[WORK TO COMPLETE] Restate the entries below word for word, omitting nothing.

[Rows from a 3D modeling dataset]
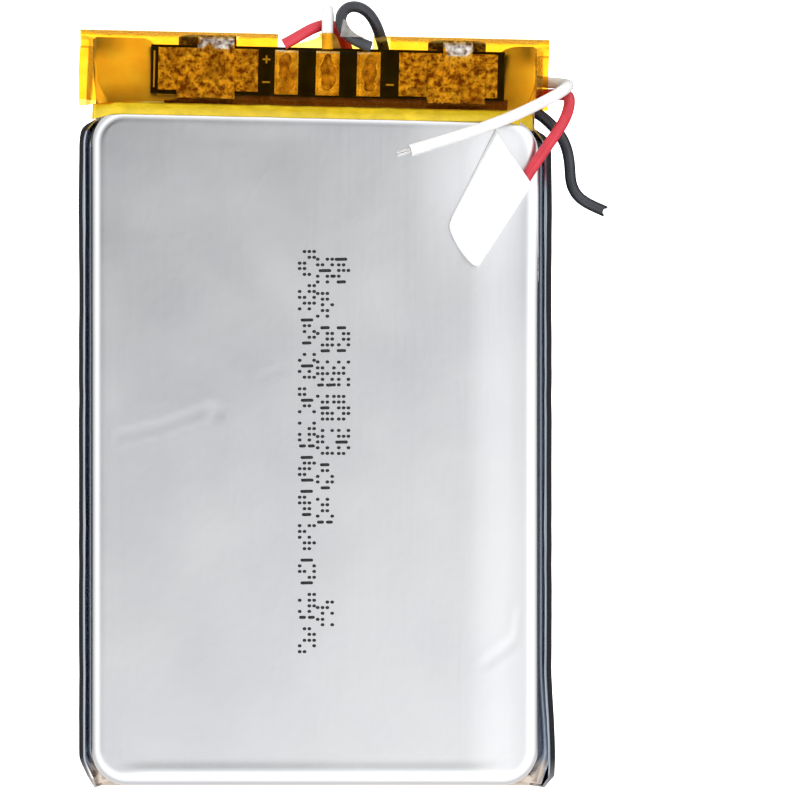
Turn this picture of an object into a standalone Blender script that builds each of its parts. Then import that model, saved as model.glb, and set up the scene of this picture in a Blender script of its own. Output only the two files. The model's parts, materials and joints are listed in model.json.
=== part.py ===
"""Lithium-ion polymer pouch cell with a protection board under amber tape and three free leads.

The cell lies on its back: +Z is up through the drawn face, +Y points to the header with the tabs,
and the origin is at the middle of the back face. Lengths below are in millimetres.
"""

import math

import bmesh
import bpy
import numpy as np
from mathutils import Matrix, Vector

MM = 0.001

# Overall size of the cell
CELL_WIDTH = 37.0
CELL_THICKNESS = 5.4
CELL_BOTTOM = -30.1
HEADER_TOP = 30.1
CUP_TOP = 23.45

# Pouch laminate
SHEET = 0.115
SHOULDER = 1.0
FLAP_BULGE = 0.75
BASE_HALF_WIDTH = CELL_WIDTH / 2 - FLAP_BULGE
BASE_RADIUS = 3.0
BASE_BOTTOM = CELL_BOTTOM + 0.3
FLAP_HEIGHT = 4.25
WALL_DRAFT = 0.1
CORNER_STEPS = 6

# Header: the terrace of the pouch is lifted so that the leads fit beneath it
TERRACE_LIFT = 2.05
LIFT_START = 20.6
LIFT_END = 22.8
HEADER_TILT = math.radians(-1.3)
HEADER_PIVOT = Vector((1.0, 26.6, 0.0))

# Tabs, seen from the roll outwards
TAB_WIDTH = 4.6
TAB_SHEET = 0.1
TAB_LOW = 2.37
TAB_HIGH = 4.03
LEFT_TAB_X = -8.6
RIGHT_TAB_X = 11.2

# Protection board
BOARD_SIZE = (28.0, 3.9, 0.4)
BOARD_BASE = 3.4
BOARD_TOP = BOARD_BASE + BOARD_SIZE[2]
PART_HEIGHT = 0.5
GAP = 0.03
PAD_SIZE = (1.85, 3.5, 0.05)
PAD_X = {"red": -2.25, "white": 1.0, "black": 4.25}

# Amber tape
TAPE = 0.06
TAPE_TOP = 4.33
TAPE_UNDER = 1.98
NOTCH = (-3.0, 5.75)

# Electrode roll
ROLL_WIDTH = 33.2
ROLL_BOTTOM = -28.2
ROLL_TOP = 20.9
ROLL_TURNS = 3
ROLL_PITCH = 0.54
ROLL_SHEET = 0.095
ROLL_CENTRE_Z = 2.7

# Leads
LEAD_RADIUS = 0.45
CORE_RADIUS = 0.2
LEAD_POINTS = 76

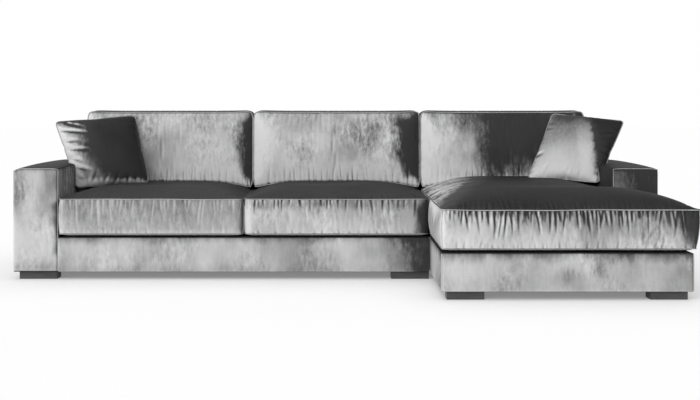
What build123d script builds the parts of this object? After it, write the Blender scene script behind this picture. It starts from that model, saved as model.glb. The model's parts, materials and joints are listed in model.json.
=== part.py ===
from build123d import *
import math
import os

# A corner sofa in two sections: a two-seat section with the left arm, and a chaise section with the
# right arm. X runs to the right as seen from the front, Y to the back and Z up. The origin is on the
# floor, under the middle of the sofa's outline. Everything is in millimetres.

# Driving dimensions
overall_width = 3120
overall_depth = 1650
two_seat_depth = 1040
arm_width = 220
arm_height = 527
arm_crown = 11
join_x = 455
join_gap = 6
foot_height = 37
deck_height = 203
back_height = 655
cushion_top = 807
chaise_inset = 20

# Thicknesses of the covers, boards and rails
cover = 3
dust_cover = 1.5
pad = 12
board = 18
rail = 30
deck_pad_height = 16
deck_flange = 60
deck_tuck = 5
strap = 2
strap_width = 60
strap_step = 128
strap_row_step = 180
strap_ends = 4
dust_cover_edge = 4
arm_shoulder = 16
back_round = 18
back_board = 4
back_upright = 25
back_head = 60
back_pad = 20
back_setback = 160
back_cover_start = 6
back_head_drop = 6
seat_rail_setback = 170
section_straps = 6
two_seat_rows = 4
chaise_rows = 3
first_row = 150
chaise_strap_start = 70

# Lines that the frame is set out from
left = -overall_width / 2
right = overall_width / 2
back = overall_depth / 2
chaise_front = -overall_depth / 2
seat_front = back - two_seat_depth
left_inner = left + arm_width
right_inner = right - arm_width
two_seat_end = join_x - join_gap / 2
chaise_end = join_x + join_gap / 2
chaise_side = right - chaise_inset
frame_bottom = foot_height + dust_cover
pad_bottom = deck_height - cover - deck_pad_height
rail_top = pad_bottom - strap
cross_rail_top = rail_top - strap
seat_rail_front = back - seat_rail_setback
seat_rail_back = seat_rail_front + rail
lean = 5

# Feet: width along X, depth along Y, and how far they stand in from the front and back
two_seat_foot_width = 183
chaise_foot_width = 162
foot_depth = 80
foot_setback = 22
rear_foot_extra = 20
outer_foot_inset = 119
join_foot_inset = -1
near_foot_inset = 24
foot_bolt_radius = 4
bolt_head_radius = 8
bolt_length = 75
bolt_clearance = 0.5
bolt_fit = 0.1
counterbore_depth = 10
counterbore_radius = bolt_head_radius + 2
bolt_socket_radius = 3.5
bolt_socket_depth = 3
corner_chamfer = 2
block_size = 92
block_top = 110
block_shift = 20

# Cushions
seat_gap = 2
seat_cushion_bottom = deck_height + 1
cushion_back_gap = 2
seat_cushion_back = back - back_setback - cushion_back_gap
welt_height = 388
seat_crown = 445
chaise_crown = 462
seat_bulge = 8
seat_set = 1
chaise_bulge = 4
chaise_front_set = 3
chaise_arm_gap = 4
foam_inset = 30
foam_rear = 8
foam_low = 8
foam_top = 16
chaise_foam_inset = 45
zip_reach = 300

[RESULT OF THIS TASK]
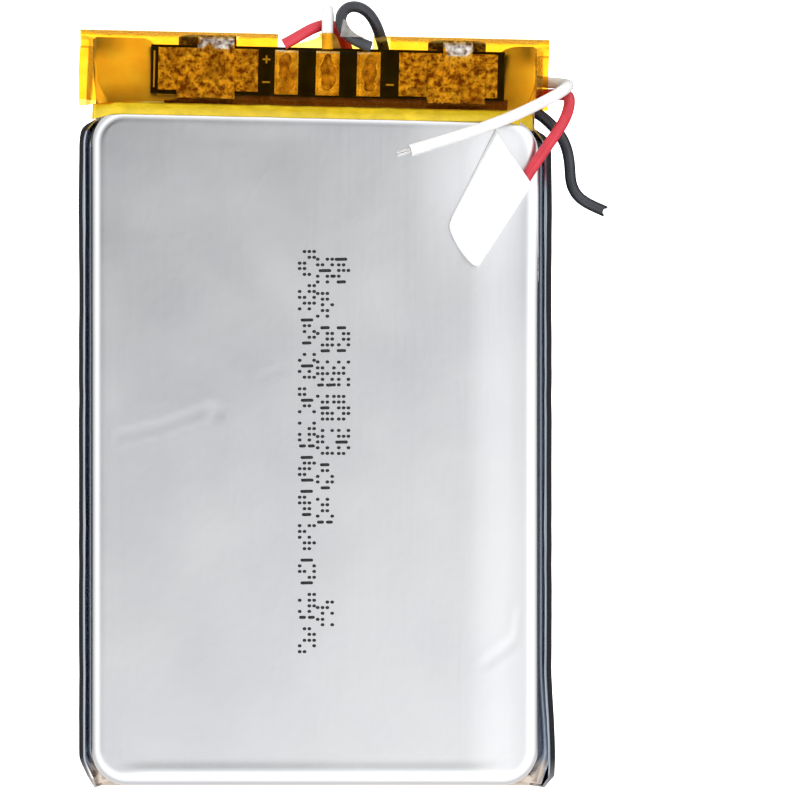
Turn this picture of an object into a standalone Blender script that builds each of its parts. Then import that model, saved as model.glb, and set up the scene of this picture in a Blender script of its own. Output only the two files. The model's parts, materials and joints are listed in model.json.
=== part.py ===
"""Lithium-ion polymer pouch cell with a protection board under amber tape and three free leads.

The cell lies on its back: +Z is up through the drawn face, +Y points to the header with the tabs,
and the origin is at the middle of the back face. Lengths below are in millimetres.
"""

import math

import bmesh
import bpy
import numpy as np
from mathutils import Matrix, Vector

MM = 0.001

# Overall size of the cell
CELL_WIDTH = 37.0
CELL_THICKNESS = 5.4
CELL_BOTTOM = -30.1
HEADER_TOP = 30.1
CUP_TOP = 23.45

# Pouch laminate
SHEET = 0.115
SHOULDER = 1.0
FLAP_BULGE = 0.75
BASE_HALF_WIDTH = CELL_WIDTH / 2 - FLAP_BULGE
BASE_RADIUS = 3.0
BASE_BOTTOM = CELL_BOTTOM + 0.3
FLAP_HEIGHT = 4.25
WALL_DRAFT = 0.1
CORNER_STEPS = 6

# Header: the terrace of the pouch is lifted so that the leads fit beneath it
TERRACE_LIFT = 2.05
LIFT_START = 20.6
LIFT_END = 22.8
HEADER_TILT = math.radians(-1.3)
HEADER_PIVOT = Vector((1.0, 26.6, 0.0))

# Tabs, seen from the roll outwards
TAB_WIDTH = 4.6
TAB_SHEET = 0.1
TAB_LOW = 2.37
TAB_HIGH = 4.03
LEFT_TAB_X = -8.6
RIGHT_TAB_X = 11.2

# Protection board
BOARD_SIZE = (28.0, 3.9, 0.4)
BOARD_BASE = 3.4
BOARD_TOP = BOARD_BASE + BOARD_SIZE[2]
PART_HEIGHT = 0.5
GAP = 0.03
PAD_SIZE = (1.85, 3.5, 0.05)
PAD_X = {"red": -2.25, "white": 1.0, "black": 4.25}

# Amber tape
TAPE = 0.06
TAPE_TOP = 4.33
TAPE_UNDER = 1.98
NOTCH = (-3.0, 5.75)

# Electrode roll
ROLL_WIDTH = 33.2
ROLL_BOTTOM = -28.2
ROLL_TOP = 20.9
ROLL_TURNS = 3
ROLL_PITCH = 0.54
ROLL_SHEET = 0.095
ROLL_CENTRE_Z = 2.7

# Leads
LEAD_RADIUS = 0.45
CORE_RADIUS = 0.2
LEAD_POINTS = 76

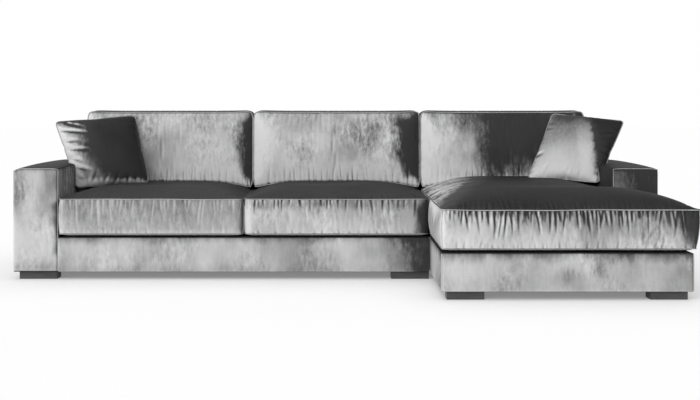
What build123d script builds the parts of this object? After it, write the Blender scene script behind this picture. It starts from that model, saved as model.glb. The model's parts, materials and joints are listed in model.json.
=== part.py ===
from build123d import *
import math
import os

# A corner sofa in two sections: a two-seat section with the left arm, and a chaise section with the
# right arm. X runs to the right as seen from the front, Y to the back and Z up. The origin is on the
# floor, under the middle of the sofa's outline. Everything is in millimetres.

# Driving dimensions
overall_width = 3120
overall_depth = 1650
two_seat_depth = 1040
arm_width = 220
arm_height = 527
arm_crown = 11
join_x = 455
join_gap = 6
foot_height = 37
deck_height = 203
back_height = 655
cushion_top = 807
chaise_inset = 20

# Thicknesses of the covers, boards and rails
cover = 3
dust_cover = 1.5
pad = 12
board = 18
rail = 30
deck_pad_height = 16
deck_flange = 60
deck_tuck = 5
strap = 2
strap_width = 60
strap_step = 128
strap_row_step = 180
strap_ends = 4
dust_cover_edge = 4
arm_shoulder = 16
back_round = 18
back_board = 4
back_upright = 25
back_head = 60
back_pad = 20
back_setback = 160
back_cover_start = 6
back_head_drop = 6
seat_rail_setback = 170
section_straps = 6
two_seat_rows = 4
chaise_rows = 3
first_row = 150
chaise_strap_start = 70

# Lines that the frame is set out from
left = -overall_width / 2
right = overall_width / 2
back = overall_depth / 2
chaise_front = -overall_depth / 2
seat_front = back - two_seat_depth
left_inner = left + arm_width
right_inner = right - arm_width
two_seat_end = join_x - join_gap / 2
chaise_end = join_x + join_gap / 2
chaise_side = right - chaise_inset
frame_bottom = foot_height + dust_cover
pad_bottom = deck_height - cover - deck_pad_height
rail_top = pad_bottom - strap
cross_rail_top = rail_top - strap
seat_rail_front = back - seat_rail_setback
seat_rail_back = seat_rail_front + rail
lean = 5

# Feet: width along X, depth along Y, and how far they stand in from the front and back
two_seat_foot_width = 183
chaise_foot_width = 162
foot_depth = 80
foot_setback = 22
rear_foot_extra = 20
outer_foot_inset = 119
join_foot_inset = -1
near_foot_inset = 24
foot_bolt_radius = 4
bolt_head_radius = 8
bolt_length = 75
bolt_clearance = 0.5
bolt_fit = 0.1
counterbore_depth = 10
counterbore_radius = bolt_head_radius + 2
bolt_socket_radius = 3.5
bolt_socket_depth = 3
corner_chamfer = 2
block_size = 92
block_top = 110
block_shift = 20

# Cushions
seat_gap = 2
seat_cushion_bottom = deck_height + 1
cushion_back_gap = 2
seat_cushion_back = back - back_setback - cushion_back_gap
welt_height = 388
seat_crown = 445
chaise_crown = 462
seat_bulge = 8
seat_set = 1
chaise_bulge = 4
chaise_front_set = 3
chaise_arm_gap = 4
foam_inset = 30
foam_rear = 8
foam_low = 8
foam_top = 16
chaise_foam_inset = 45
zip_reach = 300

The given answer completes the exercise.